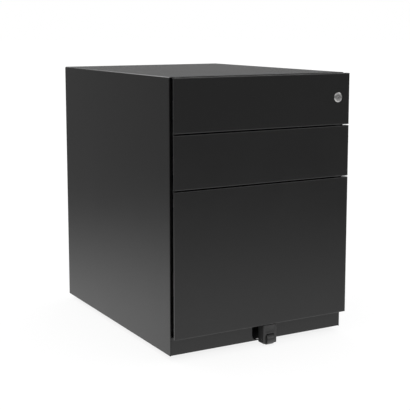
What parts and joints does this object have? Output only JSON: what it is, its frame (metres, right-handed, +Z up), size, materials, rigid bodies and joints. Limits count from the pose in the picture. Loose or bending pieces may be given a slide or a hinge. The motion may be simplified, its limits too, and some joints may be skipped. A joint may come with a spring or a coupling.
{
  "type": "filing cabinet",
  "caption": "Low mobile filing pedestal in folded sheet steel: full-width fronts pulled by their side edges, a cam lock, concealed castors and an anti-tilt wheel.",
  "frame": {"origin": "on the floor, under the middle of the object's box", "axes": "+Z up, drawers open towards -Y, +X to the right seen from the front"},
  "size_m": [0.42, 0.5668, 0.57],
  "materials": {
    "casing_paint": "fine textured powder coat, satin",
    "inner_paint": "powder coat, satin",
    "zinc_steel": "bright zinc plate",
    "ball_steel": "polished steel",
    "lock_chrome": "satin chrome",
    "black_plastic": "moulded, fine texture",
    "wheel_nylon": "moulded nylon"
  },
  "bodies": {
    "casing": {"outer_wrap": "casing_paint", "back_panel": "casing_paint", "base_pan": "inner_paint", "plinth": "casing_paint", "front_uprights": "inner_paint", "rear_uprights": "inner_paint", "top_front_rail": "inner_paint", "front_castor_rail": "inner_paint", "rear_castor_rail": "inner_paint", "castor_plates": "zinc_steel", "castor_rivets": "zinc_steel", "top_slide_case_members": "zinc_steel", "middle_slide_case_members": "zinc_steel", "filing_slide_case_members": "zinc_steel", "locking_bar_guides": "black_plastic"},
    "locking_bar": {"locking_bar": "inner_paint"},
    "top_drawer": {"top_drawer_front": "casing_paint", "top_drawer_front_pan": "inner_paint", "top_drawer_shell": "inner_paint", "top_drawer_back": "inner_paint", "top_slide_drawer_members": "zinc_steel", "top_drawer_fasteners": "zinc_steel", "lock_housing": "lock_chrome", "lock_nut": "zinc_steel"},
    "lock_plug": {"lock_plug": "lock_chrome", "lock_cam": "zinc_steel"},
    "middle_drawer": {"middle_drawer_front": "casing_paint", "middle_drawer_front_pan": "inner_paint", "middle_drawer_shell": "inner_paint", "middle_drawer_back": "inner_paint", "middle_slide_drawer_members": "zinc_steel", "middle_drawer_fasteners": "zinc_steel"},
    "filing_drawer": {"filing_drawer_front": "casing_paint", "filing_drawer_front_pan": "inner_paint", "filing_drawer_shell": "inner_paint", "filing_drawer_back": "inner_paint", "filing_slide_drawer_members": "zinc_steel", "filing_drawer_fasteners": "zinc_steel", "hanging_file_rails": "zinc_steel", "anti_tilt_bracket": "zinc_steel", "anti_tilt_housing": "black_plastic", "anti_tilt_axle": "zinc_steel"},
    "anti_tilt_wheel": {"anti_tilt_wheel": "wheel_nylon"},
    "top_ball_cages": {"top_slide_ball_cages": "ball_steel"},
    "middle_ball_cages": {"middle_slide_ball_cages": "ball_steel"},
    "filing_middle_members": {"filing_slide_middle_members": "zinc_steel"},
    "filing_outer_cages": {"filing_slide_outer_cages": "ball_steel"},
    "filing_inner_cages": {"filing_slide_inner_cages": "ball_steel"},
    "front_left_castor": {"front_left_fork": "zinc_steel", "front_left_axle": "zinc_steel"},
    "front_left_wheel": {"front_left_wheel": "wheel_nylon"},
    "front_right_castor": {"front_right_fork": "zinc_steel", "front_right_axle": "zinc_steel"},
    "front_right_wheel": {"front_right_wheel": "wheel_nylon"},
    "rear_left_castor": {"rear_left_fork": "zinc_steel", "rear_left_axle": "zinc_steel"},
    "rear_left_wheel": {"rear_left_wheel": "wheel_nylon"},
    "rear_right_castor": {"rear_right_fork": "zinc_steel", "rear_right_axle": "zinc_steel"},
    "rear_right_wheel": {"rear_right_wheel": "wheel_nylon"}
  },
  "joints": [
    {"name": "top_drawer_slide", "type": "slide", "parent": "casing", "child": "top_drawer", "axis": [0, -1, 0], "range_m": [0, 0.3]},
    {"name": "middle_drawer_slide", "type": "slide", "parent": "casing", "child": "middle_drawer", "axis": [0, -1, 0], "range_m": [0, 0.3]},
    {"name": "filing_drawer_slide", "type": "slide", "parent": "casing", "child": "filing_drawer", "axis": [0, -1, 0], "range_m": [0, 0.44]},
    {"name": "top_cages_slide", "type": "slide", "parent": "casing", "child": "top_ball_cages", "axis": [0, -1, 0], "range_m": [0, 0.15]},
    {"name": "middle_cages_slide", "type": "slide", "parent": "casing", "child": "middle_ball_cages", "axis": [0, -1, 0], "range_m": [0, 0.15]},
    {"name": "filing_members_slide", "type": "slide", "parent": "casing", "child": "filing_middle_members", "axis": [0, -1, 0], "range_m": [0, 0.22]},
    {"name": "filing_outer_cages_slide", "type": "slide", "parent": "casing", "child": "filing_outer_cages", "axis": [0, -1, 0], "range_m": [0, 0.11]},
    {"name": "filing_inner_cages_slide", "type": "slide", "parent": "casing", "child": "filing_inner_cages", "axis": [0, -1, 0], "range_m": [0, 0.33]},
    {"name": "lock_turn", "type": "hinge", "parent": "top_drawer", "child": "lock_plug", "pos_m": [0.18, -0.2816, 0.5185], "axis": [0, -1, 0], "range_deg": [0, 90]},
    {"name": "locking_bar_lift", "type": "slide", "parent": "casing", "child": "locking_bar", "axis": [0, 0, 1], "range_m": [0, 0.0115]},
    {"name": "front_left_swivel", "type": "hinge", "parent": "casing", "child": "front_left_castor", "pos_m": [-0.145, -0.1986, 0.046], "axis": [0, 0, 1], "continuous": true},
    {"name": "front_left_roll", "type": "hinge", "parent": "front_left_castor", "child": "front_left_wheel", "pos_m": [-0.145, -0.1836, 0.02], "axis": [1, 0, 0], "continuous": true},
    {"name": "front_right_swivel", "type": "hinge", "parent": "casing", "child": "front_right_castor", "pos_m": [0.145, -0.1986, 0.046], "axis": [0, 0, 1], "continuous": true},
    {"name": "front_right_roll", "type": "hinge", "parent": "front_right_castor", "child": "front_right_wheel", "pos_m": [0.145, -0.1836, 0.02], "axis": [1, 0, 0], "continuous": true},
    {"name": "rear_left_swivel", "type": "hinge", "parent": "casing", "child": "rear_left_castor", "pos_m": [-0.145, 0.2214, 0.046], "axis": [0, 0, 1], "continuous": true},
    {"name": "rear_left_roll", "type": "hinge", "parent": "rear_left_castor", "child": "rear_left_wheel", "pos_m": [-0.145, 0.2364, 0.02], "axis": [1, 0, 0], "continuous": true},
    {"name": "rear_right_swivel", "type": "hinge", "parent": "casing", "child": "rear_right_castor", "pos_m": [0.145, 0.2214, 0.046], "axis": [0, 0, 1], "continuous": true},
    {"name": "rear_right_roll", "type": "hinge", "parent": "rear_right_castor", "child": "rear_right_wheel", "pos_m": [0.145, 0.2364, 0.02], "axis": [1, 0, 0], "continuous": true},
    {"name": "anti_tilt_roll", "type": "hinge", "parent": "filing_drawer", "child": "anti_tilt_wheel", "pos_m": [0.0184, -0.2696, 0.0137], "axis": [1, 0, 0], "continuous": true}
  ],
  "couplings": [
    {"joint": "top_cages_slide", "follows": "top_drawer_slide", "ratio": 0.5},
    {"joint": "middle_cages_slide", "follows": "middle_drawer_slide", "ratio": 0.5},
    {"joint": "filing_members_slide", "follows": "filing_drawer_slide", "ratio": 0.5},
    {"joint": "filing_outer_cages_slide", "follows": "filing_drawer_slide", "ratio": 0.25},
    {"joint": "filing_inner_cages_slide", "follows": "filing_drawer_slide", "ratio": 0.75},
    {"joint": "lock_turn", "follows": "locking_bar_lift", "rad_per_m": 136.59}
  ]
}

══════════

DESCRIPTION OF THE TASK >> Gather and copy every line of the data in which the string "materials" is found.

TASK ANSWER >>
What parts and joints does this object have? Output only JSON: what it is, its frame (metres, right-handed, +Z up), size, materials, rigid bodies and joints. Limits count from the pose in the picture. Loose or bending pieces may be given a slide or a hinge. The motion may be simplified, its limits too, and some joints may be skipped. A joint may come with a spring or a coupling.
  "materials": {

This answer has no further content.